Exercise description
Go through the listing and copy every line word for word.

Provided data

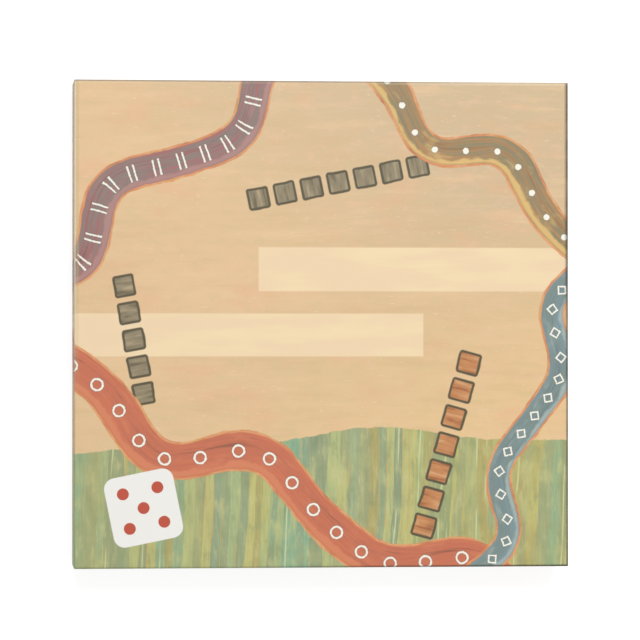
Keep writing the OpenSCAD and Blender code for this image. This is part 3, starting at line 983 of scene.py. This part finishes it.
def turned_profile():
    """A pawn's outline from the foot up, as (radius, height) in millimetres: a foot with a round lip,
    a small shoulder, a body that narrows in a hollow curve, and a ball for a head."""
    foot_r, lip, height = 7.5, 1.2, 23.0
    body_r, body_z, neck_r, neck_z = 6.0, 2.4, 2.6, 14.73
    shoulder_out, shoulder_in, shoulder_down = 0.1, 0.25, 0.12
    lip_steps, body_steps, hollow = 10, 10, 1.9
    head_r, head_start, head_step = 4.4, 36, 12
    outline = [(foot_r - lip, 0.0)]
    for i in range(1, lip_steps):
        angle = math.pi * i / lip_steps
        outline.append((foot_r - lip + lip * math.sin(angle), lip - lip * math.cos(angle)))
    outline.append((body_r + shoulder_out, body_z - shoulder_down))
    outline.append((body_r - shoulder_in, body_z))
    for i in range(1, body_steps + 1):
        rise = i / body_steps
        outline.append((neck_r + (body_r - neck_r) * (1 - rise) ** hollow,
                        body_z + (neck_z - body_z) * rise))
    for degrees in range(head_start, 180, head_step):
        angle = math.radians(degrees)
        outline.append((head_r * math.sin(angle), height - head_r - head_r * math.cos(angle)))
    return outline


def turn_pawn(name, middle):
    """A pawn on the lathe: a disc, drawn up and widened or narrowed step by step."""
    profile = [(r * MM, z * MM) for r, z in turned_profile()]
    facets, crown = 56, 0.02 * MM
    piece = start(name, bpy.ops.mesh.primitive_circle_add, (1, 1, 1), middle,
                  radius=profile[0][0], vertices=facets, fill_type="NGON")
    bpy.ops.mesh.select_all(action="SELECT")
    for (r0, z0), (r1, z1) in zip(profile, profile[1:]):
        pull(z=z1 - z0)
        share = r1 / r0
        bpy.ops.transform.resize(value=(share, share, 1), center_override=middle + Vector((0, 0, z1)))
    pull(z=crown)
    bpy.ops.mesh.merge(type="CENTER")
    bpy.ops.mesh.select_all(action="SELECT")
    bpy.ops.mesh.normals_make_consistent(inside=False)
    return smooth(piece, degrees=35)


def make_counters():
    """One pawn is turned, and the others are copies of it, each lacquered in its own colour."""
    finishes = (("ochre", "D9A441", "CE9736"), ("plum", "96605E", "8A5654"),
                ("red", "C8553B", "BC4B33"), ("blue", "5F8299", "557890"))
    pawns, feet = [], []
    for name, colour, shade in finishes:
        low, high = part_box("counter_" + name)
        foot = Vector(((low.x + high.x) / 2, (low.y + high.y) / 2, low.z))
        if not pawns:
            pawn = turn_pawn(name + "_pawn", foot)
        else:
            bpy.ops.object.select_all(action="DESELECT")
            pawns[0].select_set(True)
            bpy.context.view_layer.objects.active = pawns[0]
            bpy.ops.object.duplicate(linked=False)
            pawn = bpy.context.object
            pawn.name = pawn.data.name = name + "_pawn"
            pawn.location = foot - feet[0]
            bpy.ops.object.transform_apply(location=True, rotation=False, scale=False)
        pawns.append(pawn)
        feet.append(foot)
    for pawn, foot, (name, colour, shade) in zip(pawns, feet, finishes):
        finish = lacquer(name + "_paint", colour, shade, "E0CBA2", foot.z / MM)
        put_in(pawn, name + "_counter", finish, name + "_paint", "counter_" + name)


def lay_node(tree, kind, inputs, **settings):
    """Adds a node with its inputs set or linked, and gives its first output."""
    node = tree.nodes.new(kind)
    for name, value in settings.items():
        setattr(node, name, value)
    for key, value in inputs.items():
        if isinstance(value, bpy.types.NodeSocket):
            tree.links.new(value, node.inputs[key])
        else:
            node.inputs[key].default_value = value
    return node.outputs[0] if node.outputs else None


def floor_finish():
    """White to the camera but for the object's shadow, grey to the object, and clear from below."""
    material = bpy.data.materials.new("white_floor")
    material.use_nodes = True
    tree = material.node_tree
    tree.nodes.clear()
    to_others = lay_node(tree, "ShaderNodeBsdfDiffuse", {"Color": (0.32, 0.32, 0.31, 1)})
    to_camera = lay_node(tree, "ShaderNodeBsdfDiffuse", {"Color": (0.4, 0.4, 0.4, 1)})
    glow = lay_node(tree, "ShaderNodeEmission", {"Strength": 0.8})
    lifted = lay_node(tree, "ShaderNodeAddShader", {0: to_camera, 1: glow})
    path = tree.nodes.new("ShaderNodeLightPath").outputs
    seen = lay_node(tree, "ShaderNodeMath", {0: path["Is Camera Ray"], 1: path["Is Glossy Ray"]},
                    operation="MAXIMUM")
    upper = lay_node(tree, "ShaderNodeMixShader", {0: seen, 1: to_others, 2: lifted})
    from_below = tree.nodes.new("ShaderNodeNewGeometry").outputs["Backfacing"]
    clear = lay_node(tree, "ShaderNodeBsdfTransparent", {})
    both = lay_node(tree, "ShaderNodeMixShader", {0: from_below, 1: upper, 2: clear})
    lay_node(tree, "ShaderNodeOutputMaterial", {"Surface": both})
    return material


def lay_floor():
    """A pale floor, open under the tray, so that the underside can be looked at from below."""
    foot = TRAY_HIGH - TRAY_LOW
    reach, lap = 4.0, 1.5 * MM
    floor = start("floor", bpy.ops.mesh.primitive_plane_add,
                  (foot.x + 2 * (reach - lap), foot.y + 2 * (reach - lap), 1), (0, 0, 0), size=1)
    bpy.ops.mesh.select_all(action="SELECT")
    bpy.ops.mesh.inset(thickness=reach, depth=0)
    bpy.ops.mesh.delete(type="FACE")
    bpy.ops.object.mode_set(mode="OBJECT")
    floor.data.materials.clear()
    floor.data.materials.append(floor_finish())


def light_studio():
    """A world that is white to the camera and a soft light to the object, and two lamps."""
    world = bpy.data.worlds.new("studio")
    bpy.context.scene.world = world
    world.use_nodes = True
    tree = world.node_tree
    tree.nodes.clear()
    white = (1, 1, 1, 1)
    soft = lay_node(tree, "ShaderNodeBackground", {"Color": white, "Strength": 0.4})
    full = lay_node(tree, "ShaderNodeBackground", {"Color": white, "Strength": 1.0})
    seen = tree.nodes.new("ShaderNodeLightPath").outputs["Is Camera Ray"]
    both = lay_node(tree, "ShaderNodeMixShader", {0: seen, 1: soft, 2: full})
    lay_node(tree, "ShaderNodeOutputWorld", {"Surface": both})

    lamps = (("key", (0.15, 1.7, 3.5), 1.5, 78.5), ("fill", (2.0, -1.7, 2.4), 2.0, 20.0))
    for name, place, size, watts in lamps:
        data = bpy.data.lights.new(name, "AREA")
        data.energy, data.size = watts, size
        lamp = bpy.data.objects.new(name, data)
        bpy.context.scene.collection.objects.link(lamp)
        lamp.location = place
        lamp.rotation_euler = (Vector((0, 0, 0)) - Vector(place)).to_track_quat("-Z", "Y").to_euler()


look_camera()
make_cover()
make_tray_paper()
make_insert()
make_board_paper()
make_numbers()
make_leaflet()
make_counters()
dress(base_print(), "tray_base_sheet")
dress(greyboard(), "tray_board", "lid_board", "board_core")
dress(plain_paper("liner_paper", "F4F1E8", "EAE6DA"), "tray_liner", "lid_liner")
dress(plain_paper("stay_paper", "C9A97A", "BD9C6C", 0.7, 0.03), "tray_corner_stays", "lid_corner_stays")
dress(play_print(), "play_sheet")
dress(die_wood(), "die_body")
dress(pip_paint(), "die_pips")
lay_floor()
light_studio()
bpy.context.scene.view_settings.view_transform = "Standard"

The response
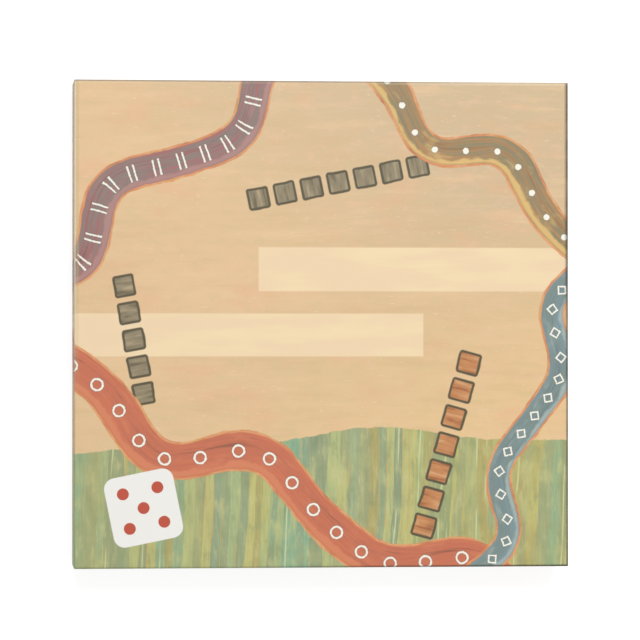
Keep writing the OpenSCAD and Blender code for this image. This is part 3, starting at line 983 of scene.py. This part finishes it.
def turned_profile():
    """A pawn's outline from the foot up, as (radius, height) in millimetres: a foot with a round lip,
    a small shoulder, a body that narrows in a hollow curve, and a ball for a head."""
    foot_r, lip, height = 7.5, 1.2, 23.0
    body_r, body_z, neck_r, neck_z = 6.0, 2.4, 2.6, 14.73
    shoulder_out, shoulder_in, shoulder_down = 0.1, 0.25, 0.12
    lip_steps, body_steps, hollow = 10, 10, 1.9
    head_r, head_start, head_step = 4.4, 36, 12
    outline = [(foot_r - lip, 0.0)]
    for i in range(1, lip_steps):
        angle = math.pi * i / lip_steps
        outline.append((foot_r - lip + lip * math.sin(angle), lip - lip * math.cos(angle)))
    outline.append((body_r + shoulder_out, body_z - shoulder_down))
    outline.append((body_r - shoulder_in, body_z))
    for i in range(1, body_steps + 1):
        rise = i / body_steps
        outline.append((neck_r + (body_r - neck_r) * (1 - rise) ** hollow,
                        body_z + (neck_z - body_z) * rise))
    for degrees in range(head_start, 180, head_step):
        angle = math.radians(degrees)
        outline.append((head_r * math.sin(angle), height - head_r - head_r * math.cos(angle)))
    return outline


def turn_pawn(name, middle):
    """A pawn on the lathe: a disc, drawn up and widened or narrowed step by step."""
    profile = [(r * MM, z * MM) for r, z in turned_profile()]
    facets, crown = 56, 0.02 * MM
    piece = start(name, bpy.ops.mesh.primitive_circle_add, (1, 1, 1), middle,
                  radius=profile[0][0], vertices=facets, fill_type="NGON")
    bpy.ops.mesh.select_all(action="SELECT")
    for (r0, z0), (r1, z1) in zip(profile, profile[1:]):
        pull(z=z1 - z0)
        share = r1 / r0
        bpy.ops.transform.resize(value=(share, share, 1), center_override=middle + Vector((0, 0, z1)))
    pull(z=crown)
    bpy.ops.mesh.merge(type="CENTER")
    bpy.ops.mesh.select_all(action="SELECT")
    bpy.ops.mesh.normals_make_consistent(inside=False)
    return smooth(piece, degrees=35)


def make_counters():
    """One pawn is turned, and the others are copies of it, each lacquered in its own colour."""
    finishes = (("ochre", "D9A441", "CE9736"), ("plum", "96605E", "8A5654"),
                ("red", "C8553B", "BC4B33"), ("blue", "5F8299", "557890"))
    pawns, feet = [], []
    for name, colour, shade in finishes:
        low, high = part_box("counter_" + name)
        foot = Vector(((low.x + high.x) / 2, (low.y + high.y) / 2, low.z))
        if not pawns:
            pawn = turn_pawn(name + "_pawn", foot)
        else:
            bpy.ops.object.select_all(action="DESELECT")
            pawns[0].select_set(True)
            bpy.context.view_layer.objects.active = pawns[0]
            bpy.ops.object.duplicate(linked=False)
            pawn = bpy.context.object
            pawn.name = pawn.data.name = name + "_pawn"
            pawn.location = foot - feet[0]
            bpy.ops.object.transform_apply(location=True, rotation=False, scale=False)
        pawns.append(pawn)
        feet.append(foot)
    for pawn, foot, (name, colour, shade) in zip(pawns, feet, finishes):
        finish = lacquer(name + "_paint", colour, shade, "E0CBA2", foot.z / MM)
        put_in(pawn, name + "_counter", finish, name + "_paint", "counter_" + name)


def lay_node(tree, kind, inputs, **settings):
    """Adds a node with its inputs set or linked, and gives its first output."""
    node = tree.nodes.new(kind)
    for name, value in settings.items():
        setattr(node, name, value)
    for key, value in inputs.items():
        if isinstance(value, bpy.types.NodeSocket):
            tree.links.new(value, node.inputs[key])
        else:
            node.inputs[key].default_value = value
    return node.outputs[0] if node.outputs else None


def floor_finish():
    """White to the camera but for the object's shadow, grey to the object, and clear from below."""
    material = bpy.data.materials.new("white_floor")
    material.use_nodes = True
    tree = material.node_tree
    tree.nodes.clear()
    to_others = lay_node(tree, "ShaderNodeBsdfDiffuse", {"Color": (0.32, 0.32, 0.31, 1)})
    to_camera = lay_node(tree, "ShaderNodeBsdfDiffuse", {"Color": (0.4, 0.4, 0.4, 1)})
    glow = lay_node(tree, "ShaderNodeEmission", {"Strength": 0.8})
    lifted = lay_node(tree, "ShaderNodeAddShader", {0: to_camera, 1: glow})
    path = tree.nodes.new("ShaderNodeLightPath").outputs
    seen = lay_node(tree, "ShaderNodeMath", {0: path["Is Camera Ray"], 1: path["Is Glossy Ray"]},
                    operation="MAXIMUM")
    upper = lay_node(tree, "ShaderNodeMixShader", {0: seen, 1: to_others, 2: lifted})
    from_below = tree.nodes.new("ShaderNodeNewGeometry").outputs["Backfacing"]
    clear = lay_node(tree, "ShaderNodeBsdfTransparent", {})
    both = lay_node(tree, "ShaderNodeMixShader", {0: from_below, 1: upper, 2: clear})
    lay_node(tree, "ShaderNodeOutputMaterial", {"Surface": both})
    return material


def lay_floor():
    """A pale floor, open under the tray, so that the underside can be looked at from below."""
    foot = TRAY_HIGH - TRAY_LOW
    reach, lap = 4.0, 1.5 * MM
    floor = start("floor", bpy.ops.mesh.primitive_plane_add,
                  (foot.x + 2 * (reach - lap), foot.y + 2 * (reach - lap), 1), (0, 0, 0), size=1)
    bpy.ops.mesh.select_all(action="SELECT")
    bpy.ops.mesh.inset(thickness=reach, depth=0)
    bpy.ops.mesh.delete(type="FACE")
    bpy.ops.object.mode_set(mode="OBJECT")
    floor.data.materials.clear()
    floor.data.materials.append(floor_finish())


def light_studio():
    """A world that is white to the camera and a soft light to the object, and two lamps."""
    world = bpy.data.worlds.new("studio")
    bpy.context.scene.world = world
    world.use_nodes = True
    tree = world.node_tree
    tree.nodes.clear()
    white = (1, 1, 1, 1)
    soft = lay_node(tree, "ShaderNodeBackground", {"Color": white, "Strength": 0.4})
    full = lay_node(tree, "ShaderNodeBackground", {"Color": white, "Strength": 1.0})
    seen = tree.nodes.new("ShaderNodeLightPath").outputs["Is Camera Ray"]
    both = lay_node(tree, "ShaderNodeMixShader", {0: seen, 1: soft, 2: full})
    lay_node(tree, "ShaderNodeOutputWorld", {"Surface": both})

    lamps = (("key", (0.15, 1.7, 3.5), 1.5, 78.5), ("fill", (2.0, -1.7, 2.4), 2.0, 20.0))
    for name, place, size, watts in lamps:
        data = bpy.data.lights.new(name, "AREA")
        data.energy, data.size = watts, size
        lamp = bpy.data.objects.new(name, data)
        bpy.context.scene.collection.objects.link(lamp)
        lamp.location = place
        lamp.rotation_euler = (Vector((0, 0, 0)) - Vector(place)).to_track_quat("-Z", "Y").to_euler()


look_camera()
make_cover()
make_tray_paper()
make_insert()
make_board_paper()
make_numbers()
make_leaflet()
make_counters()
dress(base_print(), "tray_base_sheet")
dress(greyboard(), "tray_board", "lid_board", "board_core")
dress(plain_paper("liner_paper", "F4F1E8", "EAE6DA"), "tray_liner", "lid_liner")
dress(plain_paper("stay_paper", "C9A97A", "BD9C6C", 0.7, 0.03), "tray_corner_stays", "lid_corner_stays")
dress(play_print(), "play_sheet")
dress(die_wood(), "die_body")
dress(pip_paint(), "die_pips")
lay_floor()
light_studio()
bpy.context.scene.view_settings.view_transform = "Standard"